_GIVEN PROBLEM_.
Check each line for the string "from", then give only how many lines have it.

_RECORDS FOR PROCESSING_.

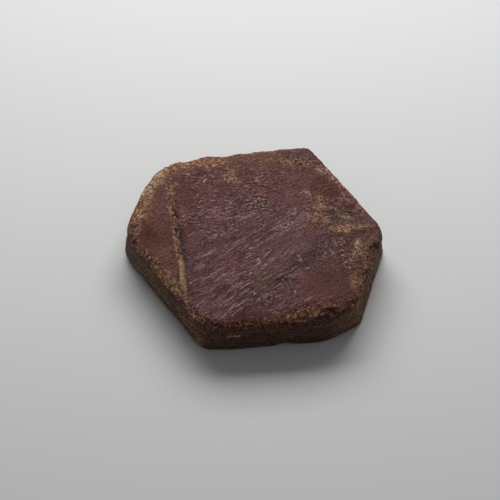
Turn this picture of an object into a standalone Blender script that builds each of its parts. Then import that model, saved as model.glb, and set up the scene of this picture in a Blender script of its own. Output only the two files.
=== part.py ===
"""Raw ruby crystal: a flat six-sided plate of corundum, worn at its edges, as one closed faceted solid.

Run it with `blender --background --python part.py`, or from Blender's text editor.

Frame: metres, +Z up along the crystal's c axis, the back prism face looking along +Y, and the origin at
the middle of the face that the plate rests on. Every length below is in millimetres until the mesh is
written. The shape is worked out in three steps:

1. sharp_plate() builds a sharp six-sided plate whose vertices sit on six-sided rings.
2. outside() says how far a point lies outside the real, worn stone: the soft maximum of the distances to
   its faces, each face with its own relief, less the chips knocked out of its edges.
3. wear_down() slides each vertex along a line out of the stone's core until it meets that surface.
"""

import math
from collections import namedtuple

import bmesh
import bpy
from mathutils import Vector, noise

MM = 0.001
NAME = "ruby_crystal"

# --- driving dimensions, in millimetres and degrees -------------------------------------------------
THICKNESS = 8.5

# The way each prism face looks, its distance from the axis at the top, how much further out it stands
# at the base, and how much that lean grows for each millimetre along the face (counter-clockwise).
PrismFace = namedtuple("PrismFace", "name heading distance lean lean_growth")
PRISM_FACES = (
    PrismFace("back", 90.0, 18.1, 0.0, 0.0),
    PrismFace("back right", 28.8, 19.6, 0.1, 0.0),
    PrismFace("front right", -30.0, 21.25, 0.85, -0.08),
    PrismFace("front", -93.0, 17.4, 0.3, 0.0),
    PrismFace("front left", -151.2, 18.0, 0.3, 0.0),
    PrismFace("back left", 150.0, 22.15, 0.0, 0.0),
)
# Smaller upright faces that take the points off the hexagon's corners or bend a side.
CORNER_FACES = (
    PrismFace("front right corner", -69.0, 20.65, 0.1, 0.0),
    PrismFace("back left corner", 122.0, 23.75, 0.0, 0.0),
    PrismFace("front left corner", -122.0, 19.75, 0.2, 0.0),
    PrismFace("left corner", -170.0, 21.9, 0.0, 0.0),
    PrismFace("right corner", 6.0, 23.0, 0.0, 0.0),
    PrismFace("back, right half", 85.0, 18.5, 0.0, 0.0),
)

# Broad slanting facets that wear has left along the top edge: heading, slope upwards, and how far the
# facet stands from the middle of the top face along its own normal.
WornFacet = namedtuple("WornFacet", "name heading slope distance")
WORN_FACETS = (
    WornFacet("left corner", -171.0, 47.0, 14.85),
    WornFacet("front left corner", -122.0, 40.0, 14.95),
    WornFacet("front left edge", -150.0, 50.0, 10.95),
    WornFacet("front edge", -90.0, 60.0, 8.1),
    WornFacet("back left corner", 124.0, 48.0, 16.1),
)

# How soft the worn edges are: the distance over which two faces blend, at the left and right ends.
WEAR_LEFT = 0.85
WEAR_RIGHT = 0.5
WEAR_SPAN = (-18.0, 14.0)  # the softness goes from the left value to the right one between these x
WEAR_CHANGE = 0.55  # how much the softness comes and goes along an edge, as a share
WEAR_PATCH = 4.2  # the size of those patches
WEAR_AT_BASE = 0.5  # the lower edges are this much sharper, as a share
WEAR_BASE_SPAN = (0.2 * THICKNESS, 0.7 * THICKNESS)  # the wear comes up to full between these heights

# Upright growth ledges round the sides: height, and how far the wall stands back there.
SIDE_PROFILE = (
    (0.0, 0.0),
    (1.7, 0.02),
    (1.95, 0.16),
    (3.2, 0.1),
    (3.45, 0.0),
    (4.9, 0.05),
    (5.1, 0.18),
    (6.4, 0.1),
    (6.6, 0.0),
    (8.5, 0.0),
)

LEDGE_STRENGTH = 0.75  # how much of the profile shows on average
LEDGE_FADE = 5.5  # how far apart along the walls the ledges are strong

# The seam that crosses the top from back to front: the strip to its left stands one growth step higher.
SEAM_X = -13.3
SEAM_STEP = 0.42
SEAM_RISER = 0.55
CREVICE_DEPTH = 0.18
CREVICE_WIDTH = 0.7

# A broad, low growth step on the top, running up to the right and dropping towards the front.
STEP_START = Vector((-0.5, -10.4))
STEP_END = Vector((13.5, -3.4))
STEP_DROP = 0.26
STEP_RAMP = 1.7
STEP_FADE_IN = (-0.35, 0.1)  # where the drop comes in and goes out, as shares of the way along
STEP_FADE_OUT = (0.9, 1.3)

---

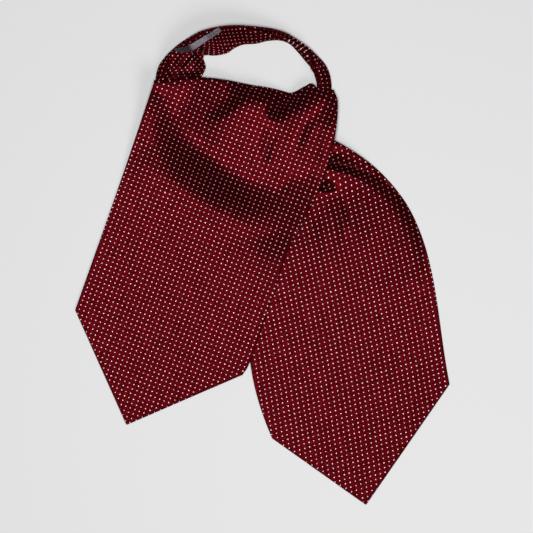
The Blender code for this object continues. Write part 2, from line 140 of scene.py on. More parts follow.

_OUTPUT OF THE EXERCISE_.
8